Une balle perdue, une vie perdue

Laurent M.

Un témoignage de la guerre civile libanaise.

Ce n'est surement pas l'odeur du café ni du tabac froid qui attirait  mon père dans ce bar de la capitale libanaise. Étaient-ce  ces parties de cartes où les injures fusent de part et d'autre de la table ?Oui certainement. Une façon d'exprimer leur envie de vivre ou plutôt de survivre. Cette année de 1976, avait vu naître un nouvel épisode dans le conflit israelo-palestinien. Les différents protagonistes avaient cette fois-ci pris le soin d'entraîner dans cette tornade de violence, le Liban. 

Quoi de plus naturel, que d'inciter les multitudes de communautés composant la mosaïque politique et culturelle libanaise, à s'engager dans ce conflit. 

Quoi de plus naturel pour l'Egypte et ses rêves pan-arabiques que de profiter du sentiment d'injustice des  palestiniens? 

Quoi de plus naturel pour le Fatah et autres milices palestiniennes que de terroriser et racketter la population libanaise?

Quoi de plus naturel pour la Syrie, de "signer" tacitement une paix avec Israel et d'encourager les fedayins à user de la violence pour rendre inévitable leur intervention au Liban.

Quoi de plus naturel pour Israël que d'alimenter le sentiment d'insécurité des chrétiens face à la menace islamiste venu d’Afghanistan, relayée par les médias, comme une maladie contagieuse se propageant de façon pandémique.
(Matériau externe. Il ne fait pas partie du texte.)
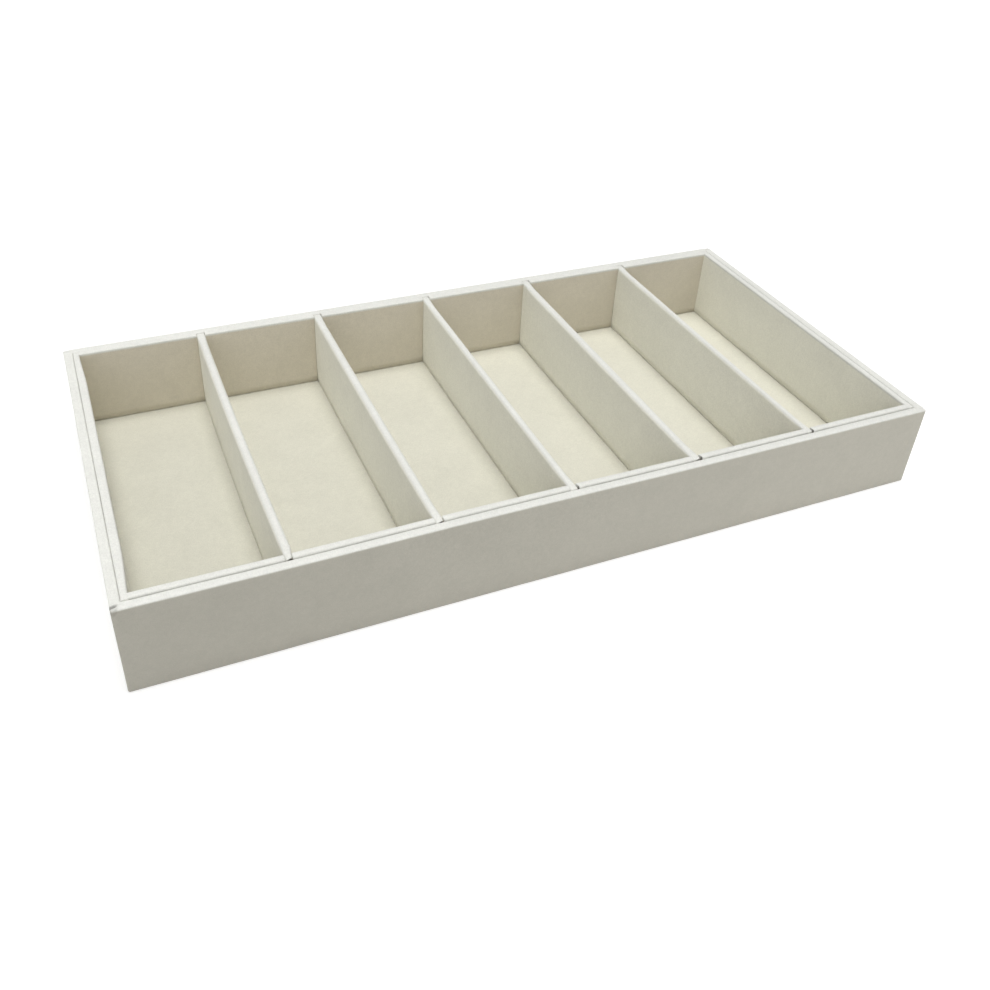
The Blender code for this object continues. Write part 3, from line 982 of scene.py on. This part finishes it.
class TRAY_OT_stage(bpy.types.Operator):
    """Make the pale floor, the soft light, the room and the camera."""

    bl_idname = "tray.stage"
    bl_label = "Studio"

    def execute(self, context):
        stage = context.scene.tray_stage
        self.make_floor(stage)
        self.make_lights(stage)
        self.make_room(stage)
        self.make_camera(stage)
        context.scene.view_settings.view_transform = "Standard"
        return {"FINISHED"}

    def make_floor(self, stage):
        """Lay the floor that the tray stands on, which glows a little to the camera."""
        shape = bmesh.new()
        bmesh.ops.create_grid(shape, x_segments=1, y_segments=1, size=stage.floor_width / 2)
        # The floor is a little below the lining, because two faces in one place flicker.
        bmesh.ops.translate(shape, vec=(0, 0, -FLOOR_DROP), verts=shape.verts)
        mesh = bpy.data.meshes.new("studio_floor")
        shape.to_mesh(mesh)
        shape.free()
        material, tree, shader = new_material("studio_floor")
        set_values(shader, {"Base Color": (*colours().floor, 1), "Roughness": 1,
                            "Specular IOR Level": 0})
        glow = add_node(tree, "ShaderNodeEmission", {
            "Color": (1, 1, 1, 1), "Strength": FLOOR_GLOW})
        seen = add_node(tree, "ShaderNodeLightPath").outputs["Is Camera Ray"]
        share = add_node(tree, "ShaderNodeMath", {1: GLOW_SHARE}, {0: seen}, operation="MULTIPLY")
        both = add_node(tree, "ShaderNodeMixShader", {}, {
            0: share.outputs[0], 1: shader.outputs[0], 2: glow.outputs[0]})
        tree.links.new(both.outputs[0], tree.nodes["Material Output"].inputs["Surface"])
        mesh.materials.append(material)
        floor = bpy.data.objects.new("studio_floor", mesh)
        bpy.context.scene.collection.objects.link(floor)

    def make_lights(self, stage):
        """Hang three far soft lights, and two near panels above and before the tray's right half."""
        # Each far light has its strength, the way to it, and how wide it looks in degrees.
        suns = (("overhead", stage.overhead, (0, 0, 1), 24),
                ("front_left", stage.front_light, (-0.843, -0.843, 1), 60),
                ("left", stage.left_light, (-2.747, 0, 1), 60))
        for name, strength, way, angle in suns:
            sun = bpy.data.lights.new(f"{name}_light", "SUN")
            sun.energy = strength
            sun.angle = math.radians(angle)
            self.hang(sun, Vector(way), (0, 0, 0))
        # Each near panel has its power and its place.
        panels = (("top", stage.top_panel, (0.4, 0, 0.8)),
                  ("front_right", stage.front_panel, (0.6, -0.6, 0.5)))
        for name, power, place in panels:
            panel = bpy.data.lights.new(f"{name}_panel", "AREA")
            panel.shape = "SQUARE"
            panel.size = PANEL_WIDTH
            panel.energy = power
            self.hang(panel, Vector(place) - Vector(PANEL_TARGET), place)

    def hang(self, light, way, place):
        """Hang a light at a place, so that it shines from that way."""
        lamp = bpy.data.objects.new(light.name, light)
        lamp.rotation_mode = "QUATERNION"
        lamp.rotation_quaternion = way.to_track_quat("Z", "Y")
        lamp.location = place
        bpy.context.scene.collection.objects.link(lamp)

    def make_room(self, stage):
        """Fill the room with a little even light, and show it pale."""
        room = bpy.data.worlds.new("studio_room")
        room.use_nodes = True
        tree = room.node_tree
        even = tree.nodes["Background"]
        set_values(even, {"Color": (1, 1, 1, 1), "Strength": stage.room_light})
        pale = add_node(tree, "ShaderNodeBackground", {"Color": (1, 1, 1, 1), "Strength": 1})
        seen = add_node(tree, "ShaderNodeLightPath").outputs["Is Camera Ray"]
        both = add_node(tree, "ShaderNodeMixShader", {}, {
            0: seen, 1: even.outputs[0], 2: pale.outputs[0]})
        tree.links.new(both.outputs[0], tree.nodes["World Output"].inputs["Surface"])
        bpy.context.scene.world = room

    def make_camera(self, stage):
        """Stand the camera where the photograph was taken from."""
        lens = bpy.data.cameras.new("camera")
        lens.sensor_width = SENSOR_MM
        lens.lens = stage.lens_mm
        lens.shift_x = stage.shift[0]
        lens.shift_y = stage.shift[1]
        lens.clip_start = CLIP_START
        camera = bpy.data.objects.new("camera", lens)
        camera.location = stage.camera_place
        camera.rotation_euler = [math.radians(angle) for angle in stage.camera_turn]
        bpy.context.scene.collection.objects.link(camera)
        bpy.context.scene.camera = camera


STEPS = (TRAY_OT_case_cloth, TRAY_OT_liner_cloth, TRAY_OT_divider_cloth, TRAY_OT_floor_cloth,
         TRAY_OT_boards, TRAY_OT_stage)


class TRAY_PT_panel(bpy.types.Panel):
    """List the steps and the sizes in the sidebar."""

    bl_idname = "TRAY_PT_panel"
    bl_label = "Eyewear tray"
    bl_space_type = "VIEW_3D"
    bl_region_type = "UI"
    bl_category = "Tray"

    def draw(self, context):
        for step in STEPS:
            self.layout.operator(step.bl_idname)
        scene = context.scene
        for group in (scene.tray_cloth, scene.tray_colours, scene.tray_stage):
            box = self.layout.box()
            for name in type(group).__annotations__:
                box.prop(group, name)


CLASSES = (TrayCloth, TrayColours, TrayStage, *STEPS, TRAY_PT_panel)


def register():
    """Add the classes and the scene's settings."""
    for item in CLASSES:
        bpy.utils.register_class(item)
    bpy.types.Scene.tray_cloth = bpy.props.PointerProperty(type=TrayCloth)
    bpy.types.Scene.tray_colours = bpy.props.PointerProperty(type=TrayColours)
    bpy.types.Scene.tray_stage = bpy.props.PointerProperty(type=TrayStage)


def unregister():
    """Take the settings and the classes away again."""
    del bpy.types.Scene.tray_stage
    del bpy.types.Scene.tray_colours
    del bpy.types.Scene.tray_cloth
    for item in reversed(CLASSES):
        bpy.utils.unregister_class(item)


def main():
    """Make every piece and the studio."""
    register()
    bpy.ops.tray.case_cloth()
    bpy.ops.tray.liner_cloth()
    bpy.ops.tray.divider_cloth()
    bpy.ops.tray.floor_cloth()
    bpy.ops.tray.boards()
    bpy.ops.tray.stage()


if __name__ == "__main__":
    main()
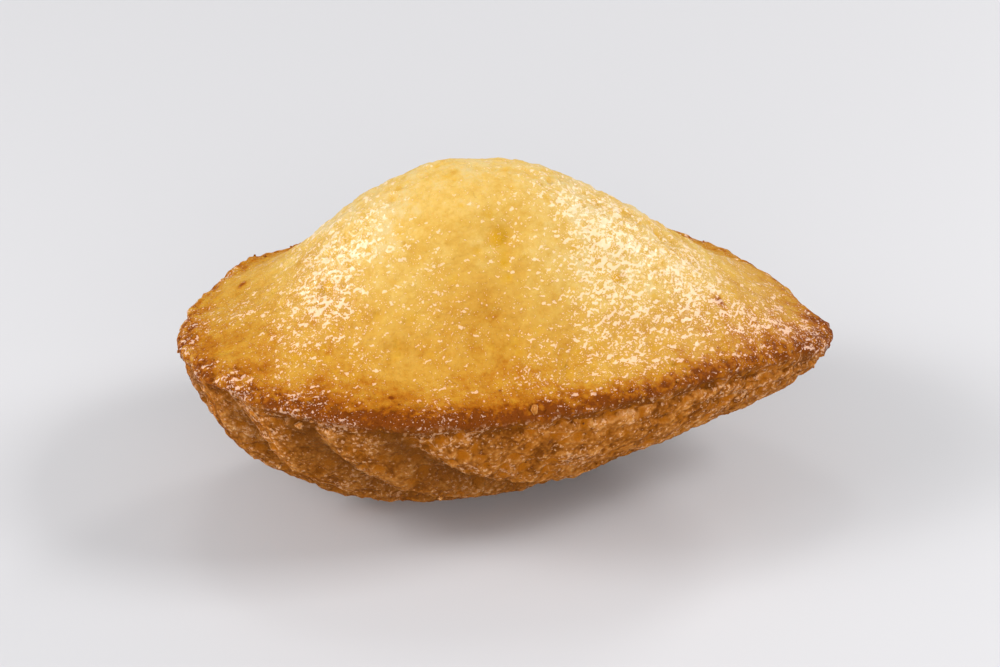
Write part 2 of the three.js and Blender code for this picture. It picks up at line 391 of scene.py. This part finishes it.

Quoi de plus naturel pour l'ex-URSS et les Etats-Unis que d'exporter la guerre froide sur un nouveau territoire. 

Le Liban ne fut pas cette pièce d'échec que l'on sacrifie pour mater le roi adverse, ni ce pion gambité pour des compensations tactiques.. Il ne fut que la poussière que l'on retire parfois du jeu pour y voir plus clair. 

Dans ce moyen-orient pressurisé, il fallait une soupape permettant dissiper l'agitation grandissante.C'est ce rôle qui a été accordé au Liban sous la bienveillance de tous les états de la communauté internationale.

Dans ce Beyrouth qui perdait chaque jour un peu plus de sa splendeur, mon père  ne s'attendait surement pas à ce qui est survenu les quelques minutes qui ont suivi son entrée dans ce café, non loin de la place des martyrs.

A la vue de ce milicien, kalachnikov en bandoulière, accompagné de son fils, il s'était retiré  au fond de la salle. Un mauvais pressentiment. Le jeune garçon semblait fasciné par l'attitude de son père et la puissance qui se dégageait de son arme. Le défenseur autoproclamé de la liberté lui confia sa AK47.  Ce gamin, âgé de huit ans tout au plus, se laissant submergé par les rêves du grand ouest américain dans l'un de ces westerns offrant un spectacle d'une rare violence, appuya sur la gâchette. S'imaginait-il en duel avec Charles Bronson ou John Wayne? Santiags aux pieds,  il arborait fièrement une étoile de shérif accroché à sa chemise en jean. C'est sur qu'il avait fier allure.

Sous les yeux horrifiés des clients, mon père était le spectateur de sa mise a mort. La balle avait perforé l'artère fémorale. Cet efflux sanguin emportait  les rêves d'un homme, qui s’était tenu à l'écart d'un conflit qui lui était étranger. 

Il avait compris très tôt le sort que l'on réservait aux esprits indépendants et voila qu'une simple balle perdue venait de sectionner le fil qui le rattachait à la vie.

Paradoxalement, il resta calme, et s'empressa de retirer sa ceinture afin de réaliser un garrot. Il confia ses clefs de voiture à un ami qui le conduisit à l’hôpital. Sur la route, avec ce désintéressement qui le caractérise, il exécuta son testament oralement, soulignant l'importance de l'éducation à dispenser à ses frères et sœurs. 
Lorsqu'il reprit connaissance il eut du mal à distinguer le faciès des personnes qui s’étaient attroupées à son chevet. Bon nombre de ses anciens élèves avait fait le déplacement pour donner leur sang. Mon grand-père quant à lui avait déserté lorsque les médecins lui avait demandé le sien.